Просто я верю в то, что без силы внутренней и без силы внешней противостоять злу невозможно. Вот стоит перед тобой наглое, разнузданное, самодовольное зло, рыгает тебе в лицо, обижает твою девушку — ну что с ним делать? Лекции ему читать, что ли? Да нет, конечно. Надо как-то с ним поступить соответственно. Просто это не должно быть втаптывание в грязь, это не должна быть попытка превзойти его в мерзости. Попытайтесь превзойти его в чём-то хорошем. А так-то, конечно, добро должно быть с кулаками. Просто оно не должно этими кулаками слишком сильно увлекаться.

Вернёмся через три минуты.

РЕКЛАМА

Д. Быков― Продолжаем разговор. «Один», Дмитрий Быков в студии.

Тут пришёл на почту вопрос, чрезвычайно меня заинтересовавший, вопрос от Астаха (не буду полнее называть), вопрос, касающийся Гурджиева. Понимаете, тот человек, о котором вы спрашиваете, который мог бы быть его противником, критиком и при этом этологом, при этом американцем, при этом обладающим вот такими-то характеристиками… Вы говорите, что этот вопрос для вас очень важен. Видите ли, я не настолько знаю гурджиевский контекст и гурджиевскую среду. Наверное, вам имеет смысл почитать книжку «Пять диалогов с Гурджиевым», имеет смысл почитать «Сумерки богов» и, естественно, книгу «Мсье Гурджиев», где собраны всякие сведения о его круге. И, кроме того, на Западе же есть огромная литература о нём.

В любом случае тот человек, о котором вы говорите, по всей вероятности, реален, то есть некий критик Гурджиева с такими параметрами мог существовать. Но это вам надо обращаться к специалистам по французскому и русскому оккультизму. Я, со своей стороны, попробую у людей, которых я знаю и которые занимаются исследованиями, скажем, Рене Домаля, одного из прихожан Гурджиева, автора «Гора Аналог»… Если я не путаю — он был Рене Домаль или Анри. Сейчас проверю. Я, со своей стороны, попробую узнать всю правду, но не гарантирую вам этого. Вообще ваши изыскания очень увлекательны. Рене Домаль, всё правильно.

Теперь смотрим, что у нас дальше по вопросам.

«Ваша оценка нобелевской лекции Алексиевич. По-моему, потрясающе».

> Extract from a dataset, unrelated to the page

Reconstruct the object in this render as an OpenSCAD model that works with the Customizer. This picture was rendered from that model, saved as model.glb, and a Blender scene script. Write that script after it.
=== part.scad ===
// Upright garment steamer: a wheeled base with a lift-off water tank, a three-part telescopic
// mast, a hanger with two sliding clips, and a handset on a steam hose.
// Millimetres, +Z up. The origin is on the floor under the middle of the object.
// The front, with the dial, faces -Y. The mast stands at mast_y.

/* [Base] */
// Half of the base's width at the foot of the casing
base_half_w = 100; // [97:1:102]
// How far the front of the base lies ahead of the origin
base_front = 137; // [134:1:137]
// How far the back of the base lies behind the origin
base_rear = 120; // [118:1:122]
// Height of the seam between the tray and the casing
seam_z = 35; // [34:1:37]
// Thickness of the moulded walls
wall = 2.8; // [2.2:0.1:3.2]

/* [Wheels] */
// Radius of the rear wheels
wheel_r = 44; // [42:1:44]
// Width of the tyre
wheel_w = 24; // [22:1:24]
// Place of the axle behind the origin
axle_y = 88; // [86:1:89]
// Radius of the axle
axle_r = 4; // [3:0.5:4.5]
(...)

Да. По-моему, даже лучше, чем её проза. Понимаете, это большое искусство — сделать лекцию, так сказать, иконической, то есть изобразить в ней свой творческий метод. И она действительно составила её из чужих цитат, из чужих высказываний, из разных голосов, и этот хор голосов зазвучал благодаря ей. Это здорово. Большинство нобелевских лекций вообще были довольно неудачными. Мне больше всего нравится нобелевская лекция Хемингуэя. Вы можете оценить мой юмор, прочитав её. Там десять строк, по-моему.

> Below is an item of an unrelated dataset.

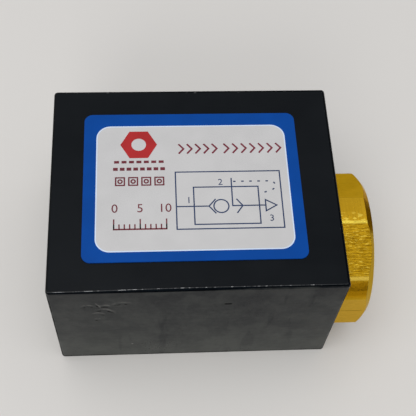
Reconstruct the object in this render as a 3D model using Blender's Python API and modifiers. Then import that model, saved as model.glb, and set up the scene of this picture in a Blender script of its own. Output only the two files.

«Первые 19 лет вы жили при старине Брежневе. Насколько часто он вам докучал?» Совсем он мне не докучал. Он был же человек добрый, и это было видно. Я написал уже об этом: «Жизнь, которую я застал, была кругом неправа — то ли улыбка, то ли оскал полуживого льва».

Вот очень хороший вопрос: «Дмитрий! Вы нередко зачитываете типовой вопрос, который вам задают одинокие люди, удручённые своим затворническим образом жизни и сетующие на недостаток общения и отсутствие друзей. Вы даёте один и тот же типовой ответ: радуйтесь, наслаждайтесь одиночеством, ибо это признак самодостаточности. Понимаете ли вы, что со стороны это выглядит как попытка отмахнуться? Я понимаю, что успокоить человека важно, но если бы человек был самодостаточен, ничто бы его не заставляло вам писать. Вы смотрите на проблему поверхностно».

Слушайте, никогда не употребляйте слово «поверхностно». Это самый общий упрёк. Это всё равно, что писателю сказать, что его книги вторичны. Это можно сказать кому угодно, начиная с Гомера. Поверхностно смотрит на проблему тот, кто её не видит. Любой, кто в ней пытается разобраться, уже упрёков в поверхностности не заслуживает. Применяйте ко мне какие-то другие ругательства.

«Разве не нужно в таких случаях предлагать рецепты? Например, попробовать изменить себя, социализироваться, проникнуться пониманием, что общение — это компромисс. Вы советуете человеку полюбить себя и свой мир, а это приводит к ещё более глубокой закомплексованности. Мне кажется, вы сами не следуете тому, что советуете другим».

Естественно, я не следую, потому что я не страдаю этой проблемой. Наоборот, я даже слишком социализирован. Моя давняя мечта — это сократить общение раза в два, причём как-то так, чтобы это обошлось, естественно, без тюрьмы или изгнания, то есть не насильственно; не так, чтобы мне власть его сократила, а чтобы я сам отобрал, с кем мне общаться. Но, к сожалению, так получается, что журналист — к тому же ещё журналист, занимающий в «Собеседнике» некую должность, а в «Новой газете» обозреватель — он всё-таки обречён общаться с каким-то количеством начальников и подчинённых. Я уж не говорю про то, что как преподаватель я общаюсь каждый день с тремя сотнями людей (а сейчас ещё гораздо больше). Это довольно обременительно. Поэтому у меня такой проблемы нет. Можно ли отделаться штампами, типа «поработайте над собой», — я тоже не уверен.